The speculation tax is a killing blow to smaller, high-risk companies who are dependent on the retail investors.  Biotech companies fit that bill perfectly.
 

Go with the newsflow

Despite all this, biotech remains one of the most interesting sectors for investors, with high returns when companies are able to successfully develop new therapies and deliver on their business plans. But how can the retail investor find his or her way, given the complicated science and difficult-to-predict stock prices inherent to the biotech market?

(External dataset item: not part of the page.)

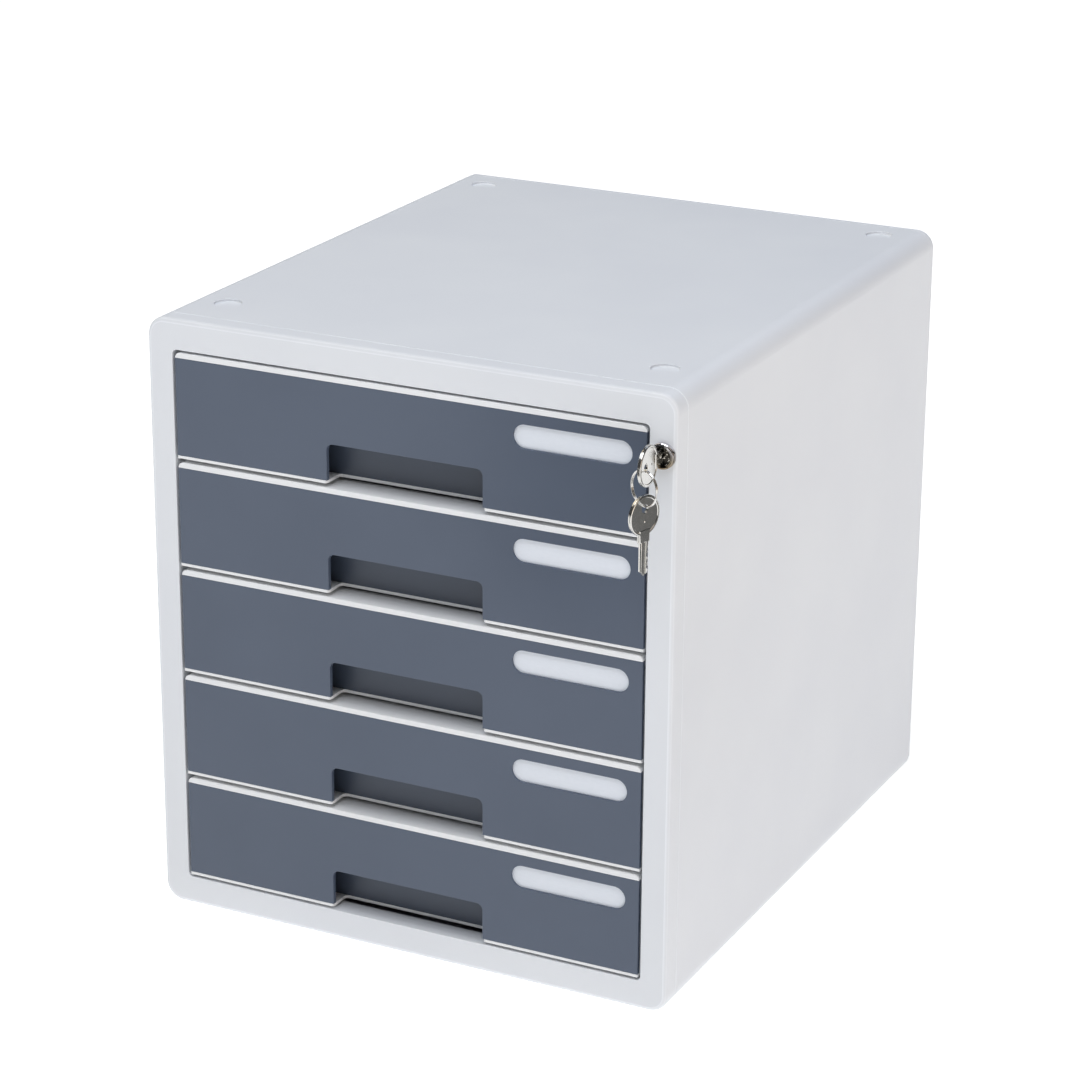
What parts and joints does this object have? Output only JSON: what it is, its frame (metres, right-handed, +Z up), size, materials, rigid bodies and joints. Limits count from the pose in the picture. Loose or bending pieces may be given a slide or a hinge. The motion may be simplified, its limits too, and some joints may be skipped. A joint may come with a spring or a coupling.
{
  "type": "desktop file drawer",
  "caption": "White desktop drawer cabinet with grey drawer fronts, finger cut-outs, label windows and a key lock that bars all the drawers.",
  "frame": {"origin": "on the surface it stands on, under the centre of the casing", "axes": "+X to the right seen from the front, +Y from the drawers towards the back, +Z up"},
  "size_m": [0.2964, 0.3758, 0.327],
  "materials": {
    "white_shell": "fine matte",
    "white_drawer": "satin",
    "white_inner": "satin",
    "grey_panel": "satin",
    "label_card": "paper",
    "foot_rubber": "matte",
    "chrome_collar": "polished",
    "lock_core": "dull nickel",
    "zinc_steel": "zinc plated",
    "key_brass": "satin",
    "key_metal": "worn nickel plating",
    "ring_wire": "polished"
  },
  "bodies": {
    "root": {"case_shell": "white_shell", "back_cover": "white_shell", "cover_screws": "zinc_steel", "foot_front_left": "foot_rubber", "foot_back_left": "foot_rubber", "foot_front_right": "foot_rubber", "foot_back_right": "foot_rubber", "front_frame": "white_shell", "runner_left": "white_inner", "runner_right": "white_inner", "lock_barrel": "chrome_collar", "lock_clip": "zinc_steel", "bar_guide_1": "white_inner", "bar_guide_2": "white_inner", "bar_guide_3": "white_inner", "guide_screws": "zinc_steel"},
    "drawer_1": {"drawer_1_tray": "white_drawer", "drawer_1_front": "grey_panel", "drawer_1_label": "label_card"},
    "drawer_2": {"drawer_2_tray": "white_drawer", "drawer_2_front": "grey_panel", "drawer_2_label": "label_card"},
    "drawer_3": {"drawer_3_tray": "white_drawer", "drawer_3_front": "grey_panel", "drawer_3_label": "label_card"},
    "drawer_4": {"drawer_4_tray": "white_drawer", "drawer_4_front": "grey_panel", "drawer_4_label": "label_card"},
    "drawer_5": {"drawer_5_tray": "white_drawer", "drawer_5_front": "grey_panel", "drawer_5_label": "label_card"},
    "lock_plug": {"lock_plug": "lock_core", "lock_wafers": "key_brass", "lock_cam": "zinc_steel", "cam_screw": "zinc_steel"},
    "lock_bar": {"lock_bar": "zinc_steel"},
    "key_in_lock": {"key_in_lock": "key_metal"},
    "key_ring": {"key_ring": "ring_wire"},
    "spare_key": {"spare_key": "key_metal"}
  },
  "joints": [
    {"name": "drawer_1_slide", "type": "slide", "parent": "root", "child": "drawer_1", "axis": [0, -1, 0], "range_m": [0, 0.24]},
    {"name": "drawer_2_slide", "type": "slide", "parent": "root", "child": "drawer_2", "axis": [0, -1, 0], "range_m": [0, 0.24]},
    {"name": "drawer_3_slide", "type": "slide", "parent": "root", "child": "drawer_3", "axis": [0, -1, 0], "range_m": [0, 0.24]},
    {"name": "drawer_4_slide", "type": "slide", "parent": "root", "child": "drawer_4", "axis": [0, -1, 0], "range_m": [0, 0.24]},
    {"name": "drawer_5_slide", "type": "slide", "parent": "root", "child": "drawer_5", "axis": [0, -1, 0], "range_m": [0, 0.24]},
    {"name": "lock_turn", "type": "hinge", "parent": "root", "child": "lock_plug", "pos_m": [0.14, -0.165, 0.2968], "axis": [0, -1, 0], "range_deg": [0, 90]},
    {"name": "lock_bar_slide", "type": "slide", "parent": "root", "child": "lock_bar", "axis": [0, 0, -1], "range_m": [0, 0.0099]},
    {"name": "key_pull", "type": "slide", "parent": "lock_plug", "child": "key_in_lock", "axis": [0, -1, 0], "range_m": [0, 0.024]},
    {"name": "ring_swing", "type": "hinge", "parent": "key_in_lock", "child": "key_ring", "pos_m": [0.14, -0.1934, 0.2968], "axis": [-1, 0, 0], "range_deg": [-8, 40]},
    {"name": "spare_swing", "type": "hinge", "parent": "key_ring", "child": "spare_key", "pos_m": [0.14, -0.1934, 0.2766], "axis": [-0.9511, 0.309, 0], "range_deg": [-10, 30]}
  ],
  "couplings": [
    {"joint": "lock_turn", "follows": "lock_bar_slide", "rad_per_m": 158.66}
  ]
}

“Before investors get into biotech stocks, they should realize that it’s a risky undertaking,” De Kerpel advises. “If you’re going to lie awake at night because one of your shares didn’t perform as predicted on good or bad data, maybe you shouldn’t invest in this sector. Also, buying biotech stocks and leaving them on the shelf for months or years isn’t a good idea. There’s a lot of newsflow in biotech to which share prices can react, and this should be followed closely. Of course, companies communicate what they want, so how do you interpret this one-sided and often complicated news? Look for different channels to acquire news: go to investor forums, read analyst reports, perhaps take a look at investor magazines. These will help you to form a clear judgment. Also, company events are interesting. You can get to know the details of a company, and, more importantly, get a feel for the management. People can easily estimate if a CEO knows what he or she is doing or if they’re dealing with a cowboy.

Another tip: Don’t be afraid to take some profit when things are looking good. When the entire sector is performing well, sell part of your biotech portfolio. At these times, high valuations are less company-dependent. Those are great opportunities to take profits. These can then be used to buy when shares are lower due to macro-economic circumstances.”